It will cost more than
$1 million for the city to fully establish two new agencies that Oahu voters approved via City Charter amendments in November.
But Mayor Kirk Caldwell and administration officials say they intend to ramp up each agency slowly and not provide full staff until necessary.
“We’re not creating a giant bureaucracy,” Caldwell told the City Council Budget Committee during a briefing Tuesday.
The Department of Land Management, approved by a narrow majority — 51 percent — of those who cast general election votes, will oversee and manage all of the city’s nonpark land, including property that the city and private entities might have an interest in developing. The 2018 budget calls for a $730,612 budget with 22 new positions.
But the administration plans to fund only nine of the 22 new positions in the upcoming 2018 budget. And the 22 do not include nine additional people transferring from other agencies, the mayor said. Among them are two people from the existing Office of Strategic Development, which is having its duties moved into the new department. Sandra Pfund, who heads that office, was nominated by Caldwell to head the Land Management Department.
“We want to remain lean and mean and use this department to get more people into housing,” Caldwell said.
The new Office of Climate Change, Sustainability and Resiliency, adopted with the support of 59 percent of Oahu voters, will oversee and coordinate citywide efforts to reduce and fight the effects of climate change on city facilities and the community in general. It calls for an annual budget of $467,388, which includes $135,000 in each of the next two years from the Rockefeller Foundation to hire a chief resilience officer.
But of the six remaining positions assigned on the books, funding is being sought for only five of those in next year’s budget.
Managing Director Roy Amemiya, while giving greater detail on the two agencies, said the new department will develop and implement plans for land management, property management, conservation and stewardship, he said.
“Prior to the development of this department, it was sort of a hodgepodge of departments that were involved in that process,”
Amemiya said.
That void was largely created in the early 2000s after a charter amendment approved by voters dismantled the Office of Housing following the Ewa Villages scandal, in which former city housing official Michael Kahapea bilked taxpayers out of more than $5 million in housing relocation funds.
When fully staffed, the new department would be split into four divisions: administration, asset management, finance and asset development, Amemiya said.

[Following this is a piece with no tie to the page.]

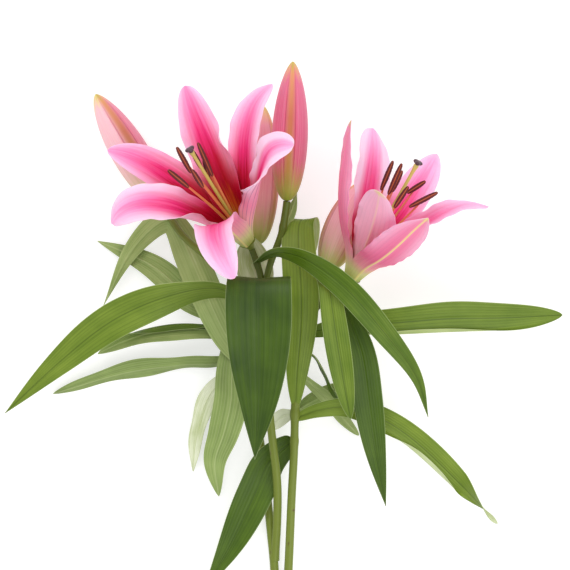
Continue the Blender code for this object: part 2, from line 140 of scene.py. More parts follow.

The department will also be in charge of a program, proposed by Caldwell as part of his affordable-housing initiative, to allow the city’s financing tools — such as private activity bonds, providing financial incentives for development, use of the Housing Development Special Fund and the leasing of mixed-use properties — to be used by developers to put up affordable units.
The Department of Land Management will, like all other city departments, get its own budget briefing Friday.
As for the new Climate Change office, the new agency will adopt a resiliency strategy that looks at energy programs, food sustainability, coastal zones and waterways programs, and community outreach, Amemiya said.
“This is going to be a very important agency for the city,” he said. “As you know, there are many impacts that could hurt us … including sea level rise and its impact on coastal zones.”
Justin Gruenstein, an executive assistant in Caldwell’s office, said that initially the agency will have the executive director/chief resilience officer, a deputy, a secretary, an energy program manager and a coastal zones and waterways program manager. They will be assisted by AmeriCorps volunteers in outreach efforts. Later the office will include managers for community preparedness and outreach, food sustainability, grants and research, he said.
The agency will be part of Amemiya’s office and be located in its third-floor space at Honolulu Hale.